Modeling code records:
>> BEGIN

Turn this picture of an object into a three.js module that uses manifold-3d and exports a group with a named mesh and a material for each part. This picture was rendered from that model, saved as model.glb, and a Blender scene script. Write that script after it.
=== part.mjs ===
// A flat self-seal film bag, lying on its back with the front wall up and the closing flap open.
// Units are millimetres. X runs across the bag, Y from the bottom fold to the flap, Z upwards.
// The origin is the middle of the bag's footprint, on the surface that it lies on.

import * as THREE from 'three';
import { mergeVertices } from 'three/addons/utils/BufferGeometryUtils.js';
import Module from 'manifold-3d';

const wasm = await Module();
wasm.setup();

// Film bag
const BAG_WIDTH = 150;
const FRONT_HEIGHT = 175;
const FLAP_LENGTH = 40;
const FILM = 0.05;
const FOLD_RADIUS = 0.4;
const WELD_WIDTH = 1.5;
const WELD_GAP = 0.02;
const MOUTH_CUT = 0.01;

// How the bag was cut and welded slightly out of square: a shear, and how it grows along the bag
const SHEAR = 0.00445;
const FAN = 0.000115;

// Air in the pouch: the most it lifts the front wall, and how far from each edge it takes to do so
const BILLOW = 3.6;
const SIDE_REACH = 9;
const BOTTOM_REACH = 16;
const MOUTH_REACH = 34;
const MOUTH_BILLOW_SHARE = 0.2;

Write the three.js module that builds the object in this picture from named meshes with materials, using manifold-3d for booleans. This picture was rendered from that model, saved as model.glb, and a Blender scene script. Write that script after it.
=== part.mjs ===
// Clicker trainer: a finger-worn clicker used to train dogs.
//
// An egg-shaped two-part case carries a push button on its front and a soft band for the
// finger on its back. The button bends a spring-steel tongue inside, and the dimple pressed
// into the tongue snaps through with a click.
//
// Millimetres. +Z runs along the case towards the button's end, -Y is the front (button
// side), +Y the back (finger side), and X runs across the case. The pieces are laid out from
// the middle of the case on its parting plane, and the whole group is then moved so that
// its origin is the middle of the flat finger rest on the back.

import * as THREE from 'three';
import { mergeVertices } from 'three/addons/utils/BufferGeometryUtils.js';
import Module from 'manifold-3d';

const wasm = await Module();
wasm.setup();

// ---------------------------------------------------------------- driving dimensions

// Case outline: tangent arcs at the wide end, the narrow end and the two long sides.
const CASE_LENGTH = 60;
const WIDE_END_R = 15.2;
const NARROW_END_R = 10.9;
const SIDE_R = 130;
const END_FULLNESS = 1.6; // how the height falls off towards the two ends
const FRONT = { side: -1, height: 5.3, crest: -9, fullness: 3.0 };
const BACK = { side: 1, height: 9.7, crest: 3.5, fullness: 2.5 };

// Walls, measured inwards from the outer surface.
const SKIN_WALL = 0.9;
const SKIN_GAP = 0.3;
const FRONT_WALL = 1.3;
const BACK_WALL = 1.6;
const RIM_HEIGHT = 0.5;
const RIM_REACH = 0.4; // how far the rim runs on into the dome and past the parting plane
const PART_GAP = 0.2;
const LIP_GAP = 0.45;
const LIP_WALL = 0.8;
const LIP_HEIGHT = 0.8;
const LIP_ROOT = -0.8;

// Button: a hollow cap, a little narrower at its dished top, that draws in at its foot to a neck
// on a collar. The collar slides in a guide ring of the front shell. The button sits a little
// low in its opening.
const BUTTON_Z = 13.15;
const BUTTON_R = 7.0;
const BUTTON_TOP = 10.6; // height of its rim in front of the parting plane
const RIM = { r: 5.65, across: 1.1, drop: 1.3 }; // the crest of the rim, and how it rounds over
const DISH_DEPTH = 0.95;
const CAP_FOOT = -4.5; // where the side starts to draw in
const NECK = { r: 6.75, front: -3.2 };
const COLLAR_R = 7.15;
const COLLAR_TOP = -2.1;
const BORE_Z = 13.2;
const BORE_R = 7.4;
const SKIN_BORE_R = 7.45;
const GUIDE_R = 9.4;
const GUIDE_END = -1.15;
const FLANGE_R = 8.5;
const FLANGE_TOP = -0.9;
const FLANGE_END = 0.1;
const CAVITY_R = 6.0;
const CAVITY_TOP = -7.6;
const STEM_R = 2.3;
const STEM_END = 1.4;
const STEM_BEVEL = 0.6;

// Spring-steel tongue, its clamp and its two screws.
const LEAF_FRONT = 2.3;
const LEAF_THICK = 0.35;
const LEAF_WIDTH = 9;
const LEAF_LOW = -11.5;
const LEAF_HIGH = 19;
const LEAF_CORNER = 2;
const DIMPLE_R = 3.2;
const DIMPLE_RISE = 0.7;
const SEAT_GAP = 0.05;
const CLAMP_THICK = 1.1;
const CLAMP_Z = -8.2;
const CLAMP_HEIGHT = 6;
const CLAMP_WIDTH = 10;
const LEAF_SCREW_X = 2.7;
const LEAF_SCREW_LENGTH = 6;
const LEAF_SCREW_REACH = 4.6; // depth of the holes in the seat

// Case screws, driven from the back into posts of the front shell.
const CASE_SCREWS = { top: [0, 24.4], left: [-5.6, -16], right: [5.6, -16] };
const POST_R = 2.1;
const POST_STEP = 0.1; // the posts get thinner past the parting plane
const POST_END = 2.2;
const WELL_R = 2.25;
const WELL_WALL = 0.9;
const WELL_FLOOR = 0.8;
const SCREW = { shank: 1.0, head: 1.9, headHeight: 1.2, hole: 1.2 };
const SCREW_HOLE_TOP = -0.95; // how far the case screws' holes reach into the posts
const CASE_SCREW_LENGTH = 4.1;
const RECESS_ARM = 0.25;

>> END
>> BEGIN

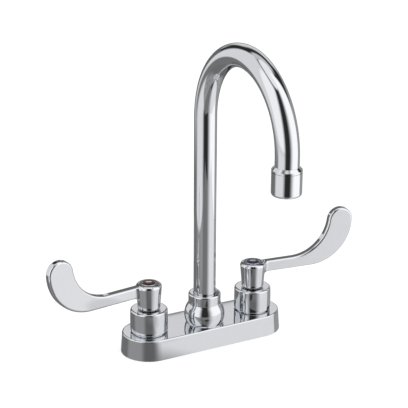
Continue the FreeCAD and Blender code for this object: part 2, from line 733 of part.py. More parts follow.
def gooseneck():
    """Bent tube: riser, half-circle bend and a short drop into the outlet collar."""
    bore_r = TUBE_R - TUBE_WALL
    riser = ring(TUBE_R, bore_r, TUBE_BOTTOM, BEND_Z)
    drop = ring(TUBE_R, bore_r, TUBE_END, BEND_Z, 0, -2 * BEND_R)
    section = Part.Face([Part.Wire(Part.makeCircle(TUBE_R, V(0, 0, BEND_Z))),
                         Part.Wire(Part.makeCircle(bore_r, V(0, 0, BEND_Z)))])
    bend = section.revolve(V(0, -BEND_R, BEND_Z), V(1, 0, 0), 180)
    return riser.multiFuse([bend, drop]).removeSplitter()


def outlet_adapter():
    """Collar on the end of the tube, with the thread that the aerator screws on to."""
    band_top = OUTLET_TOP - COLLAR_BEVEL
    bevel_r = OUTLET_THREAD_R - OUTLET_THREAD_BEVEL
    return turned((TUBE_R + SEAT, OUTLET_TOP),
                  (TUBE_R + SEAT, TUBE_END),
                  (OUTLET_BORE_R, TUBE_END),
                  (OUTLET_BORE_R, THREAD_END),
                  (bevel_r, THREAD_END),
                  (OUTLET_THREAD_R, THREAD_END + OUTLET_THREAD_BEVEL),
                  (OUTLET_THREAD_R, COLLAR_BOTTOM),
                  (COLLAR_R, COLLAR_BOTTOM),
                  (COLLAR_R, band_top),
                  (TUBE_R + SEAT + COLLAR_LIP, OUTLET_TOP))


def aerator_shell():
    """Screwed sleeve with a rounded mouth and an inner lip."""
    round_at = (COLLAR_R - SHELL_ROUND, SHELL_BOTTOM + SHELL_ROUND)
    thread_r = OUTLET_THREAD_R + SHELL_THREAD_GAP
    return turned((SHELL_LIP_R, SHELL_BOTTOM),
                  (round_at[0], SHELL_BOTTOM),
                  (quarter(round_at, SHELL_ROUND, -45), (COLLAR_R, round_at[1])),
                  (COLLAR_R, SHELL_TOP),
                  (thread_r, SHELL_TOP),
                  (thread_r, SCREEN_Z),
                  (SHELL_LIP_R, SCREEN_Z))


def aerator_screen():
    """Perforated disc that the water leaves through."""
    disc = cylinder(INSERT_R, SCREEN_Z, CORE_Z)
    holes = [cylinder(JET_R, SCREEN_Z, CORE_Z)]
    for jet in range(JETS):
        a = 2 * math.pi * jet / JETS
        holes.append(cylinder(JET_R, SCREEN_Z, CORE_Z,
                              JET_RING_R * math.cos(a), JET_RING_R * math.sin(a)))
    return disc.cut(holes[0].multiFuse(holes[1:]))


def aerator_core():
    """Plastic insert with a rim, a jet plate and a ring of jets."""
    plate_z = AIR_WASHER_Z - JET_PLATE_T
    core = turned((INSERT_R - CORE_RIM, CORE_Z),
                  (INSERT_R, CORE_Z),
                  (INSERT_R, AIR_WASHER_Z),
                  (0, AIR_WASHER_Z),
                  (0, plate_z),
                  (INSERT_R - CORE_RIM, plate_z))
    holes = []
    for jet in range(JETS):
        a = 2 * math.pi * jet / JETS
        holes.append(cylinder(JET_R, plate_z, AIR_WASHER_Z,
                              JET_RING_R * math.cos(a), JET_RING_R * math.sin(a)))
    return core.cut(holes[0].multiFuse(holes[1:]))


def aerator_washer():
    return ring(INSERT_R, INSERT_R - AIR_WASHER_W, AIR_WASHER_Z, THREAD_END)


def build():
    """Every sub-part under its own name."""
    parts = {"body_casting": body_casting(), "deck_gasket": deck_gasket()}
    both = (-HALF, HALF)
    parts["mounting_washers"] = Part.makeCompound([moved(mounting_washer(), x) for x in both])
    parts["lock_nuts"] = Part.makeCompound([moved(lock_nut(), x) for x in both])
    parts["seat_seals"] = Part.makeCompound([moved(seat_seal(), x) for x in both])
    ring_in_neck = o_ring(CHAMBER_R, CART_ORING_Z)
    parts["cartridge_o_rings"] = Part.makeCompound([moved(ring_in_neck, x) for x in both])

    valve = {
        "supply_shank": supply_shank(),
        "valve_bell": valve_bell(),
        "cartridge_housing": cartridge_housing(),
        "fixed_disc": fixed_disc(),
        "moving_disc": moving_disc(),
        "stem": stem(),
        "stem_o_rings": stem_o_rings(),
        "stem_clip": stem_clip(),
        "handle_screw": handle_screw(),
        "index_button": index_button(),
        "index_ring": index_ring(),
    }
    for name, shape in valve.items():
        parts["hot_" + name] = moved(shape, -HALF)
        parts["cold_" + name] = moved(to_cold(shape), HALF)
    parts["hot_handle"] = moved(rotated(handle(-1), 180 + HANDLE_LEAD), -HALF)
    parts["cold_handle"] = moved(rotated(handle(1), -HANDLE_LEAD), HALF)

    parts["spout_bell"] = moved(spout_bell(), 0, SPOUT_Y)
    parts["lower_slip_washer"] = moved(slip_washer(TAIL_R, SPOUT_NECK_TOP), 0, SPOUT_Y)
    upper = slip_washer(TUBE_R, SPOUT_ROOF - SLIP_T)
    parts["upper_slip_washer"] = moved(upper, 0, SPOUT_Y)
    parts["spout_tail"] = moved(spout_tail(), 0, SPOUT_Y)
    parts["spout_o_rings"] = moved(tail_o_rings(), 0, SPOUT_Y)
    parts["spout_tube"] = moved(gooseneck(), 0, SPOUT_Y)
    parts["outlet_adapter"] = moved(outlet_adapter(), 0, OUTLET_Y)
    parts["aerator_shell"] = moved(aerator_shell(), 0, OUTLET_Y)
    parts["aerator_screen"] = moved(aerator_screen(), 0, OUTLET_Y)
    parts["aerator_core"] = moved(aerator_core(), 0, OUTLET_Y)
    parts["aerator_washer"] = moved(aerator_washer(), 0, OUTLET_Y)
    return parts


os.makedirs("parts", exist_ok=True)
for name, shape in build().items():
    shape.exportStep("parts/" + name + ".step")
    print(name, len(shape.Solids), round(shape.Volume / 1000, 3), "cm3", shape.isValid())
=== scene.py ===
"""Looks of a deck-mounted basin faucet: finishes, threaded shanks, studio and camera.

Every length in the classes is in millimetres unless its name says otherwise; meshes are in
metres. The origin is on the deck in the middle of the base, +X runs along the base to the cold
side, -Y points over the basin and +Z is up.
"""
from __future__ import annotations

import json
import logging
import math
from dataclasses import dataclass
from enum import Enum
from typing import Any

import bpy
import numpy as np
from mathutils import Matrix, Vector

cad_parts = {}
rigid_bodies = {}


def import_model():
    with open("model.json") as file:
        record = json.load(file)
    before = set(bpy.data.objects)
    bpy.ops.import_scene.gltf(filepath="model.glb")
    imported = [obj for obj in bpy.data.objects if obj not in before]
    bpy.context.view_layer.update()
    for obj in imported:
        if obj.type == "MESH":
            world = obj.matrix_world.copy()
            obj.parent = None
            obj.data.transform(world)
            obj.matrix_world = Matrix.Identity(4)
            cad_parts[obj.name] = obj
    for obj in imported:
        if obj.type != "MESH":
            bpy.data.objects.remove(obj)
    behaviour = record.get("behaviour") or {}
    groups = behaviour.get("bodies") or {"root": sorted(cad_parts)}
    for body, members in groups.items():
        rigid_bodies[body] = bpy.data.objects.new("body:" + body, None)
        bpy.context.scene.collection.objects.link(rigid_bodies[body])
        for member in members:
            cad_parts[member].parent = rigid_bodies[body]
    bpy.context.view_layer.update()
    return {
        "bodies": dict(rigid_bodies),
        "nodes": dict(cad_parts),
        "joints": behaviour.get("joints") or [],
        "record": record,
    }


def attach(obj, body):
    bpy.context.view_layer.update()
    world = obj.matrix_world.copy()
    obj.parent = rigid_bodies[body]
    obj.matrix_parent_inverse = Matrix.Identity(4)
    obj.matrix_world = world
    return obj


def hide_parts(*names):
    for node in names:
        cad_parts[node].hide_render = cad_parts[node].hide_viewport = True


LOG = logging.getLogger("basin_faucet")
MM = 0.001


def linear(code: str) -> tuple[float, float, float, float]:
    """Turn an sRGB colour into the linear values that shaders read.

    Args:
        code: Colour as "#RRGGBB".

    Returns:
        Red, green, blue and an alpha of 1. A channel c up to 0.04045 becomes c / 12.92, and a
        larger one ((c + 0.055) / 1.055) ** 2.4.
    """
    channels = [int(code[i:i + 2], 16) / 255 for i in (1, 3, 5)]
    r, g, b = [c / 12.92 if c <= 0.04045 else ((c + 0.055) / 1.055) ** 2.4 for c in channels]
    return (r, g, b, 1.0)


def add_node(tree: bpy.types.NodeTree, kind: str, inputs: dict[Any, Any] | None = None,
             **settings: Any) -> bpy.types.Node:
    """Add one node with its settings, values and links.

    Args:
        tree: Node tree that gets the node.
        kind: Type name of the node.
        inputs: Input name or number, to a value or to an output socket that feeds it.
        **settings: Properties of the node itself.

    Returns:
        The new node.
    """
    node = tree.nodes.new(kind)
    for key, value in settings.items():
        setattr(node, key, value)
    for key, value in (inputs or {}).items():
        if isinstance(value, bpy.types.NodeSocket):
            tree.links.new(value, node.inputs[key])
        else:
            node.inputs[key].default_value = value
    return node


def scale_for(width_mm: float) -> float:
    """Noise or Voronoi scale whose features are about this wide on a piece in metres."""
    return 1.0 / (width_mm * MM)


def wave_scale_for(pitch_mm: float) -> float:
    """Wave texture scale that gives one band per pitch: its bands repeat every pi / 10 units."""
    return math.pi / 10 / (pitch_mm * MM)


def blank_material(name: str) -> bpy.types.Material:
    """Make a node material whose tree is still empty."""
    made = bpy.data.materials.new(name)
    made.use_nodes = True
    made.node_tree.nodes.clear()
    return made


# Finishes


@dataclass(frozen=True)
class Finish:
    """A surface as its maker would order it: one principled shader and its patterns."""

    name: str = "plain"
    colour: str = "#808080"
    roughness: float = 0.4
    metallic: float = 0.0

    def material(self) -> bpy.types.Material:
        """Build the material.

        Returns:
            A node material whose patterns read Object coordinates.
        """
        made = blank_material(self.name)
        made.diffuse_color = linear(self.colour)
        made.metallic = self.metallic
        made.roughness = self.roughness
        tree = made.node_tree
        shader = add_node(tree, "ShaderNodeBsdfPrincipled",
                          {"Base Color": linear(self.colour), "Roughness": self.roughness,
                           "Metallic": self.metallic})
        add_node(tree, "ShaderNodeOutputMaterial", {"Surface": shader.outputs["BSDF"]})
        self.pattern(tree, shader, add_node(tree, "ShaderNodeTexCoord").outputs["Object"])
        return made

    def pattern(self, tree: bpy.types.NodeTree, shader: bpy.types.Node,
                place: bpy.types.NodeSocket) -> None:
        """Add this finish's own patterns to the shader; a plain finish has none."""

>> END

_Required work_: Above are some lines. Repeat exactly, and only, those from the line that has "moved(outlet_adapter(), 0, OUTLET_Y)" through the line that has "record = json.load(file)".

_Completed exercise_:
    parts["outlet_adapter"] = moved(outlet_adapter(), 0, OUTLET_Y)
    parts["aerator_shell"] = moved(aerator_shell(), 0, OUTLET_Y)
    parts["aerator_screen"] = moved(aerator_screen(), 0, OUTLET_Y)
    parts["aerator_core"] = moved(aerator_core(), 0, OUTLET_Y)
    parts["aerator_washer"] = moved(aerator_washer(), 0, OUTLET_Y)
    return parts


os.makedirs("parts", exist_ok=True)
for name, shape in build().items():
    shape.exportStep("parts/" + name + ".step")
    print(name, len(shape.Solids), round(shape.Volume / 1000, 3), "cm3", shape.isValid())
=== scene.py ===
"""Looks of a deck-mounted basin faucet: finishes, threaded shanks, studio and camera.

Every length in the classes is in millimetres unless its name says otherwise; meshes are in
metres. The origin is on the deck in the middle of the base, +X runs along the base to the cold
side, -Y points over the basin and +Z is up.
"""
from __future__ import annotations

import json
import logging
import math
from dataclasses import dataclass
from enum import Enum
from typing import Any

import bpy
import numpy as np
from mathutils import Matrix, Vector

cad_parts = {}
rigid_bodies = {}


def import_model():
    with open("model.json") as file:
        record = json.load(file)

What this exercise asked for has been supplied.